Две массовые забастовки 1917 и 1918 годов
Недовольство или, лучше сказать, негодование и голод дважды во время войны толкали рабочие массы на большие массовые выступления. Если бы я хотел пригвоздить к позорному столбу большинство прежних руководителей государственной жизни не только за интеллектуальные, но и за моральные грехи, то я мог бы заполнить эту книгу, страницу за страницей, самыми неслыханными насилиями и правонарушениями против политически неудобных людей, особенно против радикальных рабочих и социалистов. Даже и нам, которые день за днем имели дело со всем этим, каждый раз становилось непонятно, как мало психологической проницательности, а к сожалению, и честности было в руководящих военных кругах. Впрочем, и гражданские власти не отставали от такой военной практики в случае политических неудач или даже простого ущемления их тщеславия. Не нужно будет добавлять больше ни слова об отношении к рабочим, если я здесь расскажу о деле некоего барона, бывшего высокопоставленного должностного лица, и прибавлю, что чинившей в этом случае суд и расправу инстанцией был не кто-нибудь из командующих генералов, а бывший статс-секретарь министерства иностранных дел господин фон Ягов.

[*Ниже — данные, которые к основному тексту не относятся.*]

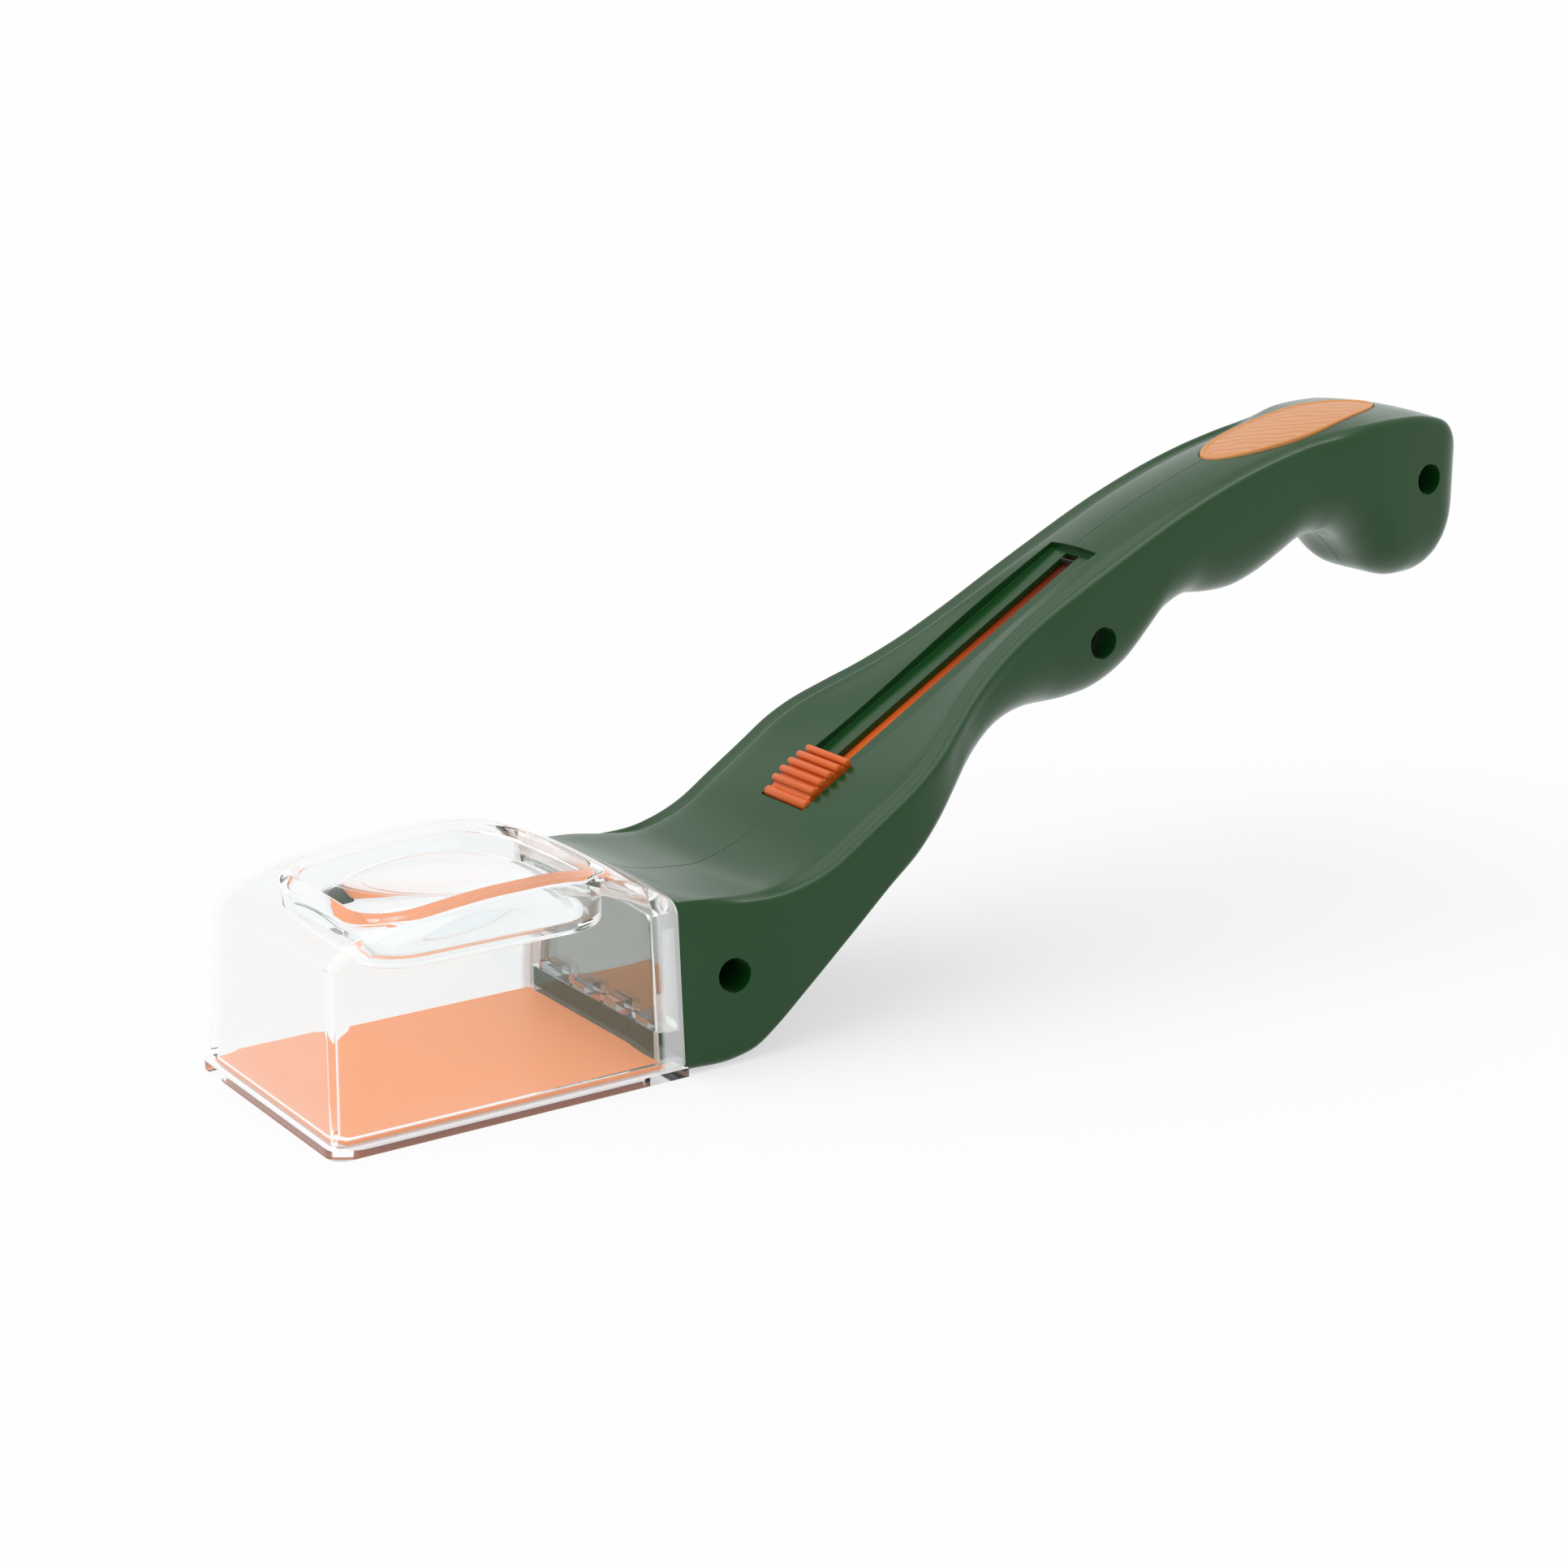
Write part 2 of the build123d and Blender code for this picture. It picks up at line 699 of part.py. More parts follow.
# Magnifier lens: flat below, domed above
with BuildPart() as magnifier_lens:
    lens_corner = recess_corner - lens_gap
    reach = sqrt(
        (lens_length / 2 - lens_corner * (1 - sqrt(0.5))) ** 2
        + (lens_width / 2 - lens_corner * (1 - sqrt(0.5))) ** 2
    )
    lens_height = lens_edge + lens_radius - sqrt(lens_radius**2 - reach**2)
    add(
        rounded_block(
            recess_x,
            lens_length,
            lens_width,
            lens_corner,
            recess_floor_z,
            recess_floor_z + lens_height + cut_over,
        )
    )
    with Locations((recess_x, 0, recess_floor_z + lens_height - lens_radius)):
        Sphere(lens_radius, mode=Mode.INTERSECT)
magnifier_lens.part.label = "magnifier_lens"
export_step(magnifier_lens.part, "parts/magnifier_lens.step")

# Thumb slider: ribbed button and the stem that reaches through the slit
button_end = button_gap + button_length
button_middle = button_gap + button_length / 2
stem_start, stem_end = button_gap + stem_margin, button_end - stem_margin
stem_half = slit_width / 2 - stem_gap
stem_bottom = -(floor_thickness + running_gap + sheet_thickness + band_gap)
carriage_bottom = stem_bottom - carriage_thickness
button_half = channel_width / 2 - running_gap
slope_run = 1.6 * (button_height - button_front_height)
dome_points = (
    (button_gap + slope_run, button_height),
    (button_middle + slope_run / 2, button_height + dome_height),
    (button_end, button_height),
)
dome = ThreePointArc(*dome_points)
with BuildPart() as thumb_slider:
    with BuildSketch(slot_side()):
        with BuildLine():
            ThreePointArc(*dome_points)
            Polyline(
                dome_points[2],
                (button_end, button_lift),
                (button_gap, button_lift),
                (button_gap, button_front_height),
                dome_points[0],
            )
        make_face()
    extrude(amount=button_half - rib_overhang, both=True)
    rib_start = rib_radius / dome.length
    with BuildSketch(slot_side()):
        for k in range(rib_count):
            at = dome @ (rib_start + (1 - 2 * rib_start) * k / (rib_count - 1))
            with Locations((at.X, at.Y)):
                Circle(rib_radius)
    extrude(amount=button_half, both=True)
    add(slot_bar(stem_start, stem_end, stem_bottom, button_height / 2, stem_half))
    screw_top = carriage_bottom + carriage_screw_head_height + carriage_screw_length
    with Locations(slot_frame(button_middle, stem_bottom)):
        with GridLocations(carriage_screw_pitch, 0, 2, 1):
            Cylinder(
                carriage_screw_radius,
                screw_top - stem_bottom + fit_gap,
                align=(Align.CENTER, Align.CENTER, Align.MIN),
                mode=Mode.SUBTRACT,
            )
thumb_slider.part.label = "thumb_slider"
export_step(thumb_slider.part, "parts/thumb_slider.step")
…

В начале января 1916 года я узнал много дурного о поступках министра иностранных дел фон Ягова с бывшим советником посольства в Лондоне, бароном фон Эккардштейном. Барон продал одному издательству в Штутгарте рукопись своих мемуаров. В них будто бы содержалось доказательство того, что германское правительство в начале XX века нанесло обиду Англии, желавшей примкнуть к Тройственному союзу, и тем толкнуло ее в объятия Франции. Такое документальное свидетельство со стороны человека, который в занимаемой им должности непосредственно переживал все эти вещи, естественно, должно было быть в то время неприятно германскому правительству и прежде всего министерству иностранных дел. Тем не менее господин фон Ягов избрал линию поведения, которую не будет слишком сурово назвать скандальной. Господин фон Ягов приказал не только конфисковать рукопись, но и арестовать барона, которого перетаскивали из одной тюрьмы в другую, чтобы в конце концов посадить в дом умалишенных.